Ternary LiBH4–MgH2–NaAlH4 hydride confined into nanoporous carbon host for reversible hydrogen storage

Ternary hydride of LiBH₄–MgH₂–NaAlH₄ confined into carbo n aerogel scaffold (CAS) via melt infiltration for reversible hydrogen storage is proposed. Nanoconfinement of hydrides into CAS is obtained together with surface occupation of some phases, such as Al and/or LiH. Regarding nanoconfinement, not only multiple-step decomposition of LiBH₄–MgH₂–NaAlH₄ hydride reduces to about single step, but also reduction of dehydrogenation temperature is significantly observed, for example, ∆T up to 70 °C regarding last dehydrogenation step. Moreover, decomposition of NaBH₄ in nanoconfined sample can be done at 360 °C (dehydrogenation temperature in this study), which is 115 and 180 °C lower than that of NaBH₄ in milled LiBH₄–MgH₂–NaAlH₄ and bulk NaBH₄, respectively. The reaction of LiBH₄+NaAlH₄→LiAlH₄+NaBH₄ takes place during nanoconfinement and the decomposition of LiAlH₄ is observed, resulting deficient hydrogen content liberated.

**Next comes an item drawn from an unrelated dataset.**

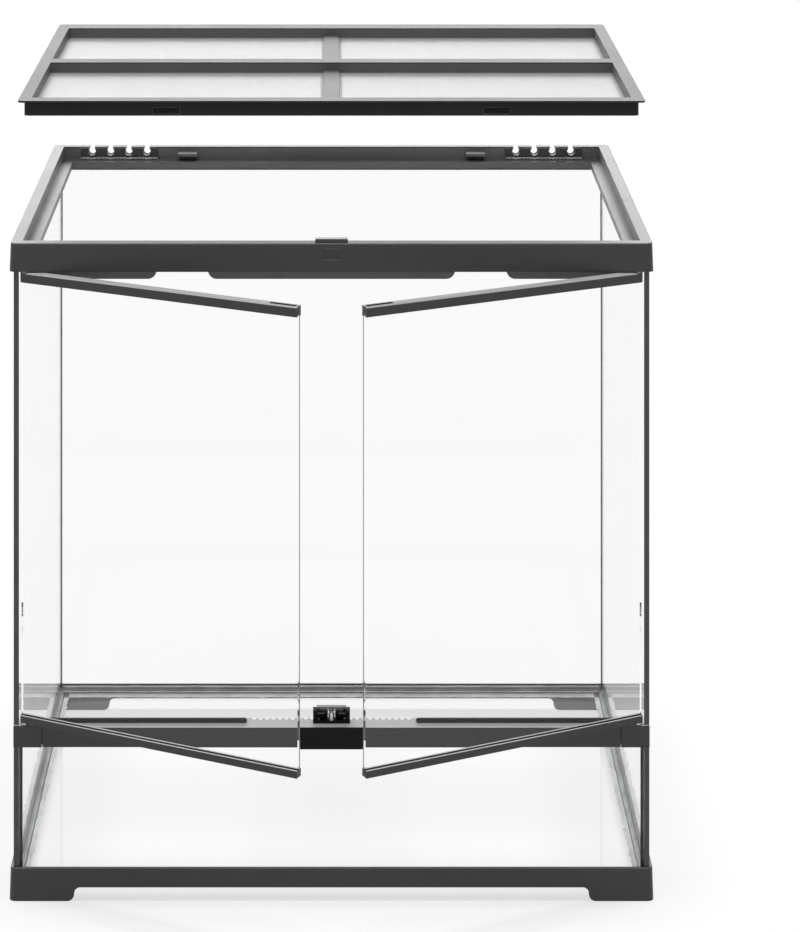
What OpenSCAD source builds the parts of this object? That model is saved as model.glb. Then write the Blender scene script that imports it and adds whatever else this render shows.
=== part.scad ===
// Glass reptile terrarium: a glass box in moulded frames, two glass front doors, and a mesh lid that lifts off.
// Millimetres. X runs to the right, Y from the front face to the back, Z up from the floor.

/* [Overall] */
// Width over the moulded frames at their wide edge
body_w = 610; // [500:10:900]
// Depth over the moulded frames at their wide edge
body_d = 460; // [350:10:600]
// Height from the floor to the top of the rim
body_h = 622; // [450:1:900]
// Slope of a frame's outer faces: each side is narrower by this at the upper edge
frame_draft = 1; // [0.5:0.1:1.5]
// Thickness of a frame's outer wall at its thin edge
frame_wall = 2.8; // [2.4:0.1:3.4]
// Bevel round the upper edge of a frame
frame_edge = 0.9; // [0.5:0.1:1.2]
// Thickness of the inner walls and shelves of the frames
inner_wall = 2.5; // [2:0.1:3]
// Radius of the frames' upright corners
corner_r = 6; // [4:0.5:9]

/* [Glass] */
// Thickness of the side, back and lower front panes
glass_t = 5; // [4:0.5:6]
// Thickness of the floor pane
floor_t = 4; // [4:0.5:6]
// Clearance between a pane and the wall or channel that holds it
pane_clear = 0.2; // [0.1:0.05:0.4]
// Leg of the silicone bead round the floor
bead = 4; // [3:0.5:6]
// Leg of the silicone bead in the upright corners
corner_bead = 1.5; // [1:0.1:3]

/* [Base frame] */
// Height of the base frame
base_h = 31; // [29:0.5:40]
// Height of the cut-outs between the feet
foot_h = 12.8; // [10:0.1:15]
// Length of each foot along the frame
foot_len = 61.5; // [40:0.5:80]
// Radius of a foot's lower corner
foot_r = 6.6; // [4:0.1:7]
// Radius where a foot meets the rail
foot_fillet = 5.7; // [3:0.1:6.5]
// Height of the shelf that the glass stands on
shelf_z = 20; // [19:0.5:24]
// Width of that shelf
shelf_w = 10; // [8:0.5:16]

/* [Top frame] */
// Height of the top frame's outer face
rim_face_h = 27; // [24:0.1:32]
// Width of the flat rim, from the outer face to the recess
rim_w = 12; // [11.5:0.1:14]
// Depth of the recess that takes the lid
recess_depth = 13; // [12:0.5:16]
// Width of the ledge at the bottom of the recess, front and back
ledge_w = 18; // [15:0.5:24]
// Width of the ledge at the sides
ledge_side_w = 10.8; // [9:0.1:20]
// Drop of the ledge's inner lip
lip_drop = 7; // [4:0.5:9]
// Drop of the door stops below the front rail
stop_drop = 9.1; // [7:0.1:9.8]
// Thickness of the door stops
stop_t = 2.5; // [2:0.1:3]
// Slope at the ends of the door stops
stop_slope = 8.5; // [3:0.5:12]
// Length of the middle door stop at its root
mid_stop_len = 235; // [150:1:260]
// Length of each outer door stop at its root
side_stop_len = 130; // [80:1:140]

/* [Cable inlets] */
// Number of inlets on each side
inlet_n = 4; // [2:1:5]
// Distance between two inlets
inlet_pitch = 20; // [16:1:24]
// Distance from the frame's side to the middle of a group of inlets
inlet_side = 73; // [68:1:110]
// Diameter of the round part of an inlet
inlet_d = 7.9; // [6:0.1:9]
// Width of an inlet's neck
inlet_neck = 5.5; // [4:0.1:5.8]
// Distance from the rim down to an inlet's centre
inlet_drop = 5; // [4.6:0.1:6]
// Length of an inlet slider
slider_len = 84; // [80:1:96]
// Height of a slider's foot
slider_foot_h = 1.8; // [1.4:0.1:2.4]
// Travel of a slider
slider_travel = 10; // [8:0.5:11]

/* [Sill] */
// Height of the underside of the sill rail
sill_z = 145; // [110:1:180]
// Height of the sill rail
sill_h = 19; // [17:0.5:24]
// How far the sill rail's front face lies behind the frames'
sill_inset = 1; // [0.6:0.1:1.4]
// Depth of the sill rail round the lower pane
sill_d = 11; // [10.5:0.5:13]
// Thickness of the sill's top
sill_top_t = 2.4; // [2:0.1:3]
// Depth of the sill behind that rail
sill_back_d = 12.4; // [10:0.1:18]
// Width of each hinge cap, from the side pane's outer face
cap_w = 26.8; // [22:0.1:32]
// Rise of the hinge caps above the sill
cap_rise = 1.4; // [1:0.1:2]
// Joint between a hinge cap and the rail
cap_gap = 0.6; // [0.3:0.1:1]
// Width of the bare plate on the middle of the rail
plate_w = 59.4; // [40:0.1:80]
// Height of that plate
plate_h = 20.4; // [16:0.1:22]
// Length of the vent strip
vent_len = 158.6; // [120:0.1:200]
// Thickness of the vent strip
vent_t = 1.8; // [1.4:0.1:2]
// Pitch of the vent slots
vent_pitch = 6.1; // [5.4:0.1:8]
// Width of a vent slot
vent_slot_w = 3.8; // [3:0.1:4.2]
// Length of a vent slot
vent_slot_len = 4.2; // [3:0.1:6]
// Height of the seal bars
seal_h = 4.2; // [3:0.1:6]
// Thickness of the seal bars
seal_t = 2.6; // [2:0.1:3.5]

/* [Doors] */
// How far the doors stand open
door_open = 25.9; // [0:0.1:90]
// Gap between the two closed doors
door_gap = 1; // [1:0.1:4]
// Thickness of a door's glass
door_glass_t = 4; // [3:0.5:5]
// Thickness of a door rail
rail_t = 8.6; // [8:0.1:9]
// Height of a top door rail
top_rail_h = 9.5; // [8:0.1:11]
// Height of a bottom door rail
bottom_rail_h = 6.6; // [6:0.1:9]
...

However, hydrogen content released (1st cycle) and reproduced (2nd–4th cycles) from this ternary hydride enhances up to 11% and 22% of full hydrogen storage capacity due to nanoconfinement. After rehydrogenation (T=360 °C and P(H₂)=50 bar H₂ for 12 h), NaBH₄, MgH₂, and Li₃AlH₆ are reversible, whereas Li₃AlH₆ and NaBH₄ in milled sample cannot be recovered due to deficient hydrogen pressure (T=360 °C and P(H₂)=80 bar) and probably evaporation of molten sodium during dehydrogenation, respectively. The latter results in inferior hydrogen content reproduced from milled sample to nanoconfined sample.